We look outside of banking and bring those people in and say, ‘Hey you want a challenge? Let’s sell a commoditized product in the form of cash. It’s the same color as every other bank, show me how good you are,’ and we pay them on performance,” says Simard.

To some, the buildup for the wholesale reshaping of how bankers look at their balance sheets seems like the run-up to major military conflicts. Headlines in financial outlets use terms like “arms race” and “war for deposits,” but those who are on the front lines are not just waging war on others. Those attacks have not become common, though there is no shortage of awareness of the intense competition among institutions, regardless of size or geography, thanks to the lessened importance of traditional geographic boundaries and the ability to collect deposits digitally.

At the same time that banks are trying to devise an offensive strategy, they also need to protect the core deposits they already have.

In this context, that defense strategy would be essentially keeping the depositors in place, and preventing account holders from leaving for one reason or another, whether it be a hot-money situation or the convenience of being able to do anything and everything on the go. Added to this are restructuring moves of human capital, as well as lines of business that increase the ability to capture deposits, but also an additional opening for competition from other providers.

For Bryn Mawr, which is in an especially competitive market in Philadelphia, Tylus says there was no other way to maintain and grow its core deposit base but to expand its offerings and price its own rates competitively.
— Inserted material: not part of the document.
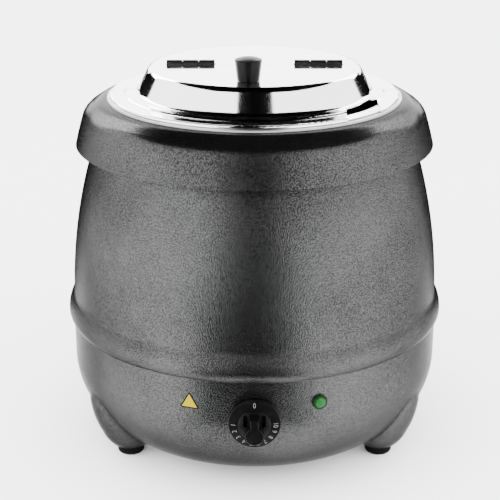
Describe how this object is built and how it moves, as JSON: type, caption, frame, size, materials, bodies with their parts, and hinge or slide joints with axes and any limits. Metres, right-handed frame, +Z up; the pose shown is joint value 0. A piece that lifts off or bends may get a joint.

Its commercial and consumer lending is still funded by its core deposit base, but “the rest of the company produces about 40 percent of our revenue,” he says. Its wealth management division and private banking group have $13 billion in assets under management, he says.

While there seem to be plenty of strategic options to remain competitive, the current market is only going to grow more intense, having a bigger impact on smaller community banks first, but will eventually ripple up asset level hierarchy.

“There’s just more competition than ever,” Tylus says.